Rev. Dr. Michael Tino
A wild patience has taken me this far/as if I had to bring to shore/a boat with a spasmodic outboard motor/old sweaters, nets, spray-mottled books/tossed in the prow/some kind of sun burning my shoulder-blades. -Adrienne Rich, Integrity
Patience is a spiritual virtue worth cultivating, and yet it is something in short supply in my life right now. Last night’s news from my former home state of North Carolina is just the latest in a long string of insults to all people who believe that love is love. And as a gay man of faith, a part of my heart is torn out every time another vote is taken to declare my love to be inferior.
It’s hard to muster patience when your civil rights—or the rights of those you love and care about—are on the line. It’s hard to muster patience when the list of states banning same-sex marriage in their constitutions steadily grows and grows. It’s hard to muster patience when lawmakers fail again and again to have the courage to pass even simple legislation to, for example, ensure workplace non-discrimination for LGBT people.

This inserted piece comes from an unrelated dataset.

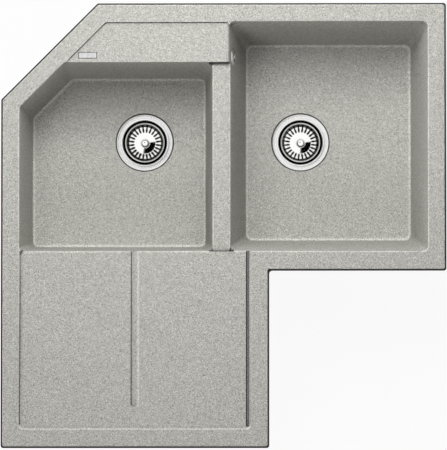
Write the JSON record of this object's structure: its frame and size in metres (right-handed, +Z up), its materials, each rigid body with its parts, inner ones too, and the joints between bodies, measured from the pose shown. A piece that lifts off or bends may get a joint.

It’s hard to keep repeating to myself Theodore Parker’s assertion from so long ago that “the moral arc of the universe is long, but it bends towards justice.” That quote has long been a mantra of mine and yet with every passing election, with every legislative session, with every disappointing vote, it becomes harder to say, harder to believe, harder to force myself to think about.
And yet with every vote, it becomes more important to say. It becomes more important to remind myself of the truth in that statement. It is as if I am breathing necessary oxygen on the ember of hope that burns within me, keeping it glowing so that it might one day become a flame. And so, I practice patience.
And then today, our President announced that his “evolving” views on same-sex marriage had evolved some more. Did I hear this correctly? The President of the United States contradicted 61% of the voters in an important swing state? Maybe that moral arc of the universe will bend towards justice after all.
And so it is that I realize that what needs to be cultivated is not mere patience, but a wild patience.
A wild patience that knows when it’s time to wait, and when it’s time to act. A wild patience that sits sometimes, spreading healing balm on burned skin, and gets up sometimes to build, to work, to do. A wild patience that knows the difference between faith and resignation, that keeps the ember glowing amidst the howling storm, that steers the boat toward the shores of tomorrow.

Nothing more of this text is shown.